These aren’t necessarily bad people. But they are hirelings. They make their money by helping you with your issues, and at the end of the day, if things go terribly wrong for you, that isn’t ultimately their problem. It’s a contract-thing. It was always a contract-thing.

So don’t go all-in on somebody who’s not all-in for you. Feel free to benefit from whatever true insights they might have. But don’t give your life to someone who won’t give their life for you. And there’s only one person who has already proven that He will give His life for you. 

Four

The Good Shepherd

Jesus says, “He who enters by the door is the shepherd of the sheep. To him the gatekeeper opens; the sheep hear his voice and he calls his own sheep by name… the sheep follow him, for they know his voice… I am the good shepherd. The good shepherd lays down his life for the sheep… I am the good shepherd; I know my own and they know me.”

Jesus, unlike all the gurus and all the pop-psychologists and all the other religious founders, knows you. Jesus cares about you. Jesus, unlike all the gurus and all the pop-psychologists and all the other religious founders, comes through the gate of God’s revelation. Jesus was predicted by the Scriptures. Jesus worked the public miracles that proved He was from God. Jesus promised He would rise again on the Third Day, and He did. 

Jesus, unlike all the gurus and all the pop-psychologists and all the other religious founders, is completely invested in you. Jesus laid down His life for you. Jesus is the Good Shepherd.

Five

The Sheepfold of Christ

Jesus said his “sheep hear the voice of the shepherd, and he calls his own sheep by name…and the sheep follow him, for they know his voice…” Well, how do we learn to hear the voice of the shepherd so that we can follow him?
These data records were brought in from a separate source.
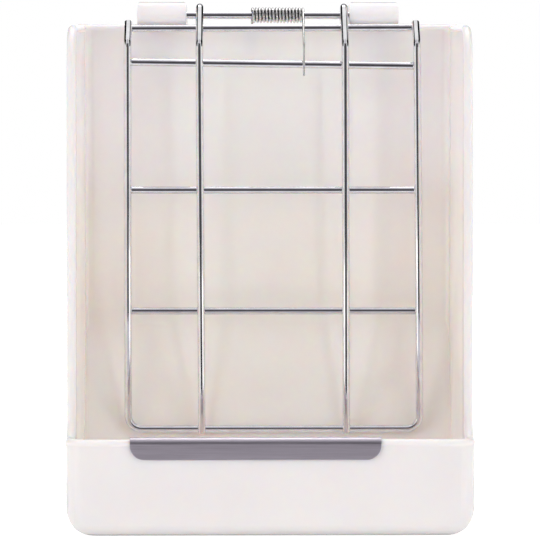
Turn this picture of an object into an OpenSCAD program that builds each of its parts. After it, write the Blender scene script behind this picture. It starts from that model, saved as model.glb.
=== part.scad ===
// Hanging hay feeder box: an open-fronted moulded box with a feeding tray at its foot,
// and a sprung wire grille that swings on an axle between two hanger lugs.
// Lengths are millimetres. X runs to the right, Y to the back, Z up.
// The modelling frame starts at the tray's front face. Each piece is shifted at the end,
// so that the origin is below the middle of the whole.

/* [Box] */
// Width over the side walls
body_w = 175; // [150:1:200]
// Depth from the tray's front face to the back wall's rear face
body_d = 106; // [90:1:130]
// Height of the back wall's rim
body_h = 222.4; // [190:0.2:260]
// Thickness of every moulded wall
wall = 3.4; // [2.6:0.1:4.2]
// How far the round rims stand proud of the wall on each side
rim_proud = 0.3; // [0.15:0.05:0.6]
// Radius of the two long bottom edges, seen from the front
base_corner_r = 13.2; // [8:0.1:18]
// Radius of the bottom edge at the front
base_front_r = 5.5; // [2:0.5:9]
// Radius of the bottom edge and the upright edges at the back
rear_edge_r = 2; // [1:0.5:3]
// Height where the back wall's foot starts to lean forward
ramp_h = 86.8; // [60:0.1:110]
// Lean of the back wall's foot, in degrees from upright
ramp_lean = 18; // [10:0.5:24]
// Radius inside the box where the upright wall meets the leaning foot
ramp_r = 40; // [10:1:60]
// Radius inside the box where the floor meets the leaning foot
floor_fillet_r = 8; // [4:1:14]
// Radius inside the box of the upright corners at the back
inner_corner_r = 4; // [2:0.5:8]

/* [Tray] */
// Height of the tray's lip
lip_h = 41.7; // [34:0.1:52]
// Radius of the tray's upright front corners
tray_corner_r = 7; // [5:0.5:12]
// Radius of the sweep from the lip up to the side wall
sweep_r = 9; // [7:0.5:14]
// How far back from the tray's face the side walls' front edges rise
side_setback = 17; // [16:0.5:30]

/* [Side walls] */
// Backward lean of the side walls' front edges, in degrees
front_lean = 2.5; // [0:0.25:5]
// Fall of the side walls' top edges towards the front, in degrees
top_fall = 2.6; // [0:0.1:5]
// Step from the back wall's rim down to the side walls' rims
top_step = 0.4; // [0.3:0.1:1]
// Outer radius of the side walls' top front corners
top_corner_r = 15; // [8:1:25]

/* [Hanger lugs] */
// Width of each lug
lug_w = 22.4; // [16:0.2:25]
// Height of the lugs above the axle's centre
lug_rise = 6.1; // [5:0.1:7]
// Width of the slot that takes the cage's wire
hook_slot = 7; // [5:0.5:10]
// Thickness of the hook behind the slot
hook_t = 4; // [3:0.5:6]
// Depth of the slot below its root
hook_drop = 19.7; // [12:0.1:30]
// Thickness of the bridge above the slot
hook_bridge = 5.5; // [4:0.5:7]
// Radius of the lugs' corners, seen from the front
lug_corner_r = 1.5; // [0.5:0.5:3]

/* [Axle] */
// Diameter of the axle rod
axle_d = 3.5; // [2.8:0.1:4]
// Radial clearance between the rod and the lugs' bores
bore_gap = 0.06; // [0.02:0.01:0.1]
// Distance from the back wall's inner face forward to the axle
axle_front = 7.1; // [6:0.1:12]
// Height of the axle above the back wall's rim
axle_rise = 3.7; // [3:0.1:8]
// How far each end of the rod stops short of the lug's outer face
axle_inset = 1; // [0.5:0.5:3]

/* [Grille] */
// Diameter of the grille's wires
wire_d = 3.5; // [2.8:0.1:3.8]
// How deep crossing wires are welded into each other
weld_sink = 0.3; // [0.1:0.05:0.5]
// Distance between the two inner wires
inner_pitch = 66; // [56:0.5:72]
// Distance between the outer wires at the bend
outer_pitch = 130.8; // [128:0.2:140]
// How far each outer wire spreads from the bend to the foot
outer_splay = 1.25; // [0:0.05:3]
// Gap between the left loop and its lug
gap_left = 4.3; // [0.5:0.05:6]
// Gap between the right loop and its lug
gap_right = 0.7; // [0.5:0.05:6]
// How far the wires' feet stand to the right of their tops
foot_drift = 0.9; // [0:0.1:2]
// Distance from the axle forward to the bend
bend_front = 18; // [14:0.5:24]
// Distance from the axle down to the bend
bend_below = 13.7; // [10:0.1:20]
// Radius of the bend, at the wire's centre
bend_r = 5; // [3:0.5:8]
// Height of the grille's bottom bar
foot_h = 36.9; // [30:0.1:45]
// Radius of the bottom corners, at the wire's centre
foot_corner_r = 6; // [4:0.5:12]
// Gap between the bottom bar and the back wall at rest
rest_gap = 0.3; // [0.3:0.1:1]
// Clearance between the loops and the axle
loop_gap = 0.15; // [0.1:0.05:0.3]
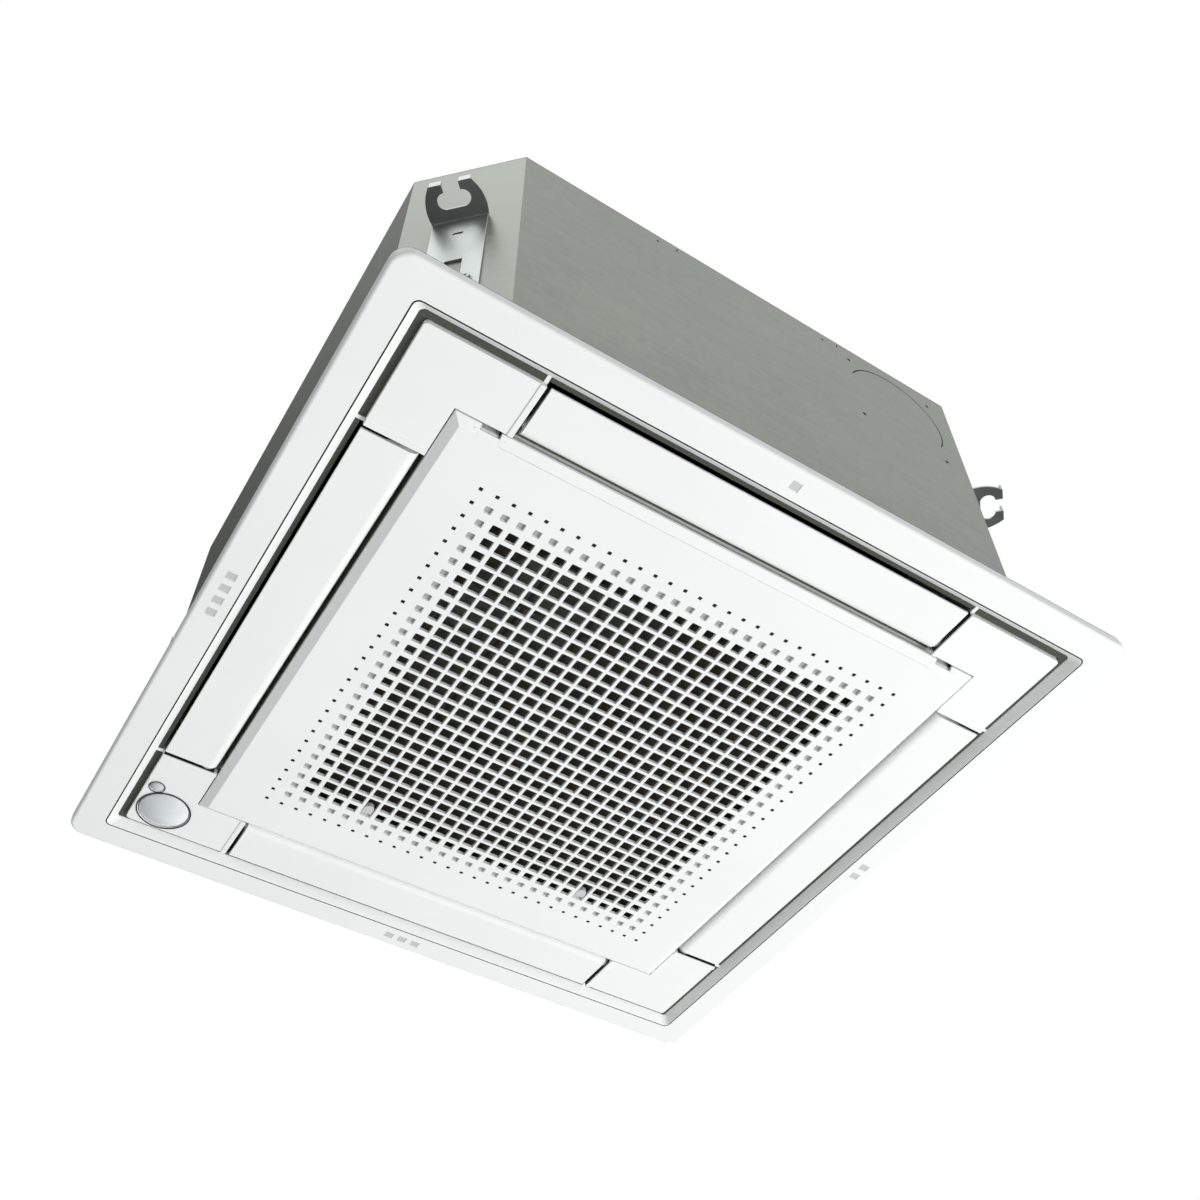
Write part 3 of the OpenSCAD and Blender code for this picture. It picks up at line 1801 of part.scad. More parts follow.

It can be so hard in prayer to discern the difference between our own voice in our head and the voice of the Good Shepherd. Let me suggest two ways to practice knowing the voice of the shepherd.

Every one of these rosary meditations is based on the Word of God from Scripture, Tradition, and the Magesterium, all of which make up the Word of God. When you’re reading it and when we’re praying, whatever catches your attention, there’s a reason it catches your attention because the Shepherd is speaking to you, so whatever stikes you, that’s what the Shepherd is trying to say to you, and you want to lock into that. Then, hold it. Reflect on it. Think about it. Apply it to your life, because that will become your resolution, the concrete thing that you put into action that day so that, once you’ve heard the voice of the Shepherd, you can start doing what He’s asked.

If you just practice each day during this rosary podcast to pay attention to that one thing that catches your attention, you’ll get better at hearing the voice of the Shepherd.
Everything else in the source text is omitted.